В Голландии (этот обычай существует до сих пор) первый бочонок сельди привозили королю на телеге, украшенной лентами цветов национального флага. Зажиточные горожане также оспаривали друг у друга право получить сельдь первого улова. Рассказывали, что доставка двадцати четырех селедок из Влаардингена в Гаагу, потребовавшая смены десяти лошадей, мчавшихся во весь опор, обошлась богатому торговцу в двести гульденов. Еще и сегодня сельдь из первого улова распродается по гульдену за штуку, и едят ее сырой.

Что касается китобойного промысла, могучего источника богатства Голландии в XVII веке, то история его зарождения очень любопытна; как и многим успешным предприятиям, начало ему положили счастливый случай и мужество моряков, которые этот случай не упустили. В конце XVI века голландские моряки искали путь в Китай через Северный Ледовитый океан. Именно там прославился Якоб ван Хеемскерк, один из величайших голландских мореходов. Когда в 1607 году он погиб в морском сражении, на его надгробии в Амстердаме написали: «Здесь покоится Хеемскерк, который отважно прокладывал путь сквозь клинки и льды, оставил свою честь стране, свое тело земле, а свою жизнь — в Гибралтаре».

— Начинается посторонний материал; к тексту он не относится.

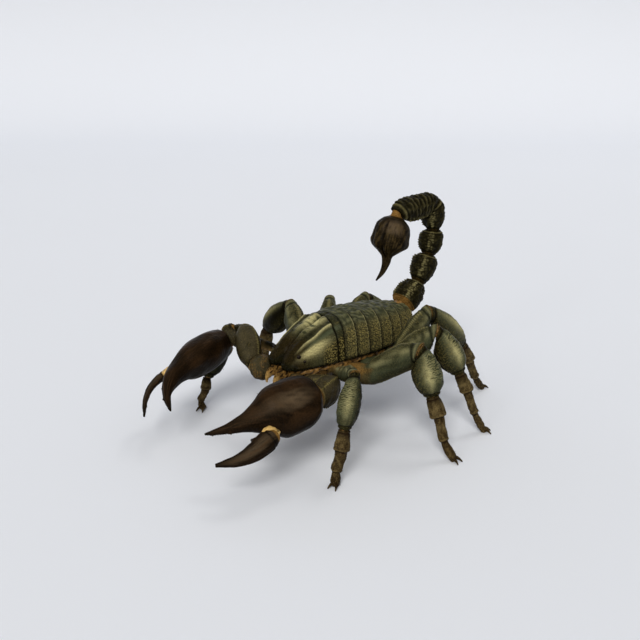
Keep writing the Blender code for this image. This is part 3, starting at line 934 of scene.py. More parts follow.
def tergite_relief(number):
    """Back plate: granular flanks, a smooth middle with three weak ridges, and dark seams."""
    def relief(u, v, y, rise, points, arc):
        size = sizes()
        side = np.abs(u)
        flank = flow(side, 0.62 - 0.03 * number, 0.86)
        middle = 1.0 - flank
        bumps = pebbles(arc, y, size.granule_pitch * 0.85, 30 + number)
        small = pebbles(arc, y, size.granule_pitch * 0.55, 50 + number)
        rough = drift(points, 1.9, 70 + number)
        band = hill(v, 0.24, 0.05)
        ridges = 0.10 * hill(side, 0.36, 0.05) + 0.12 * hill(u, 0.0, 0.035)
        edge = hill(v, 0.955, 0.025) * flow(side, 0.2, 0.6)
        raised = size.granule_height * (bumps * flank * 1.1 + small * 0.18 * middle) + 0.05 * rough
        raised = raised + ridges * flow(v, 0.2, 0.5) - 0.10 * band + 0.25 * hill(rise, 0.0, 0.16)
        seam = hill(v, 1.0, 0.035) + hill(v, 0.0, 0.13)
        lift = 0.5 + 0.55 * (bumps - 0.45) * flank + 0.05 * (small - 0.3) * middle + 0.03 * rough
        return raised, {
            "lift": lift - 0.12 * band - 0.4 * seam,
            "grain": 0.10 + 0.80 * flank,
            "pale": 0.45 * edge + 0.10 * flank + 0.12 * middle * flow(rough, -0.6, 1.4),
            "slate_and_sheen": (0.40 + 0.25 * flow(rough, -1.2, 1.2)) * middle,
            # dark seams, and painted shade along the outer edges
            "dark_and_shade": np.clip((0.88 - 0.35 * flank) * seam + 0.9 * hill(rise, 0.0, 0.05), 0.0, 0.92),
        }
    return relief


def build_carapace():
    """The head shield."""
    seam = seam_line(seam_places()[0])
    notch = 2.6

    def front(u):
        """The front edge: notched in the middle, with corners that bend back."""
        return HEAD_Y - 0.05 + notch * np.exp(-((u / 0.20) ** 2)) + 2.2 * u ** 4

    plate(
        "carapace", front, lambda u: seam(u) + 0.1, carapace_relief, 250, 175, lift_rear=0.18, sink_front=0.55
    )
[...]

Ни Хеемскерк, ни Баренц, ни их соперники не нашли северо-восточный путь в Поднебесную, но подобно тому, кто отправился на поиски ослиц, а нашел королевство, голландские моряки, стремившиеся в Китай, наткнулись на китов. До тех пор эти огромные животные представлялись людям сказочными чудовищами. Однако в Бискайском заливе их успешно ловили баски, и именно от них голландские рыбаки научились бить китов гарпунами и добывать китовый жир. С 1614 по 1642 год преимущественное право на китовый промысел, приносивший в ту пору баснословную прибыль, принадлежала компании, основанной в Амстердаме.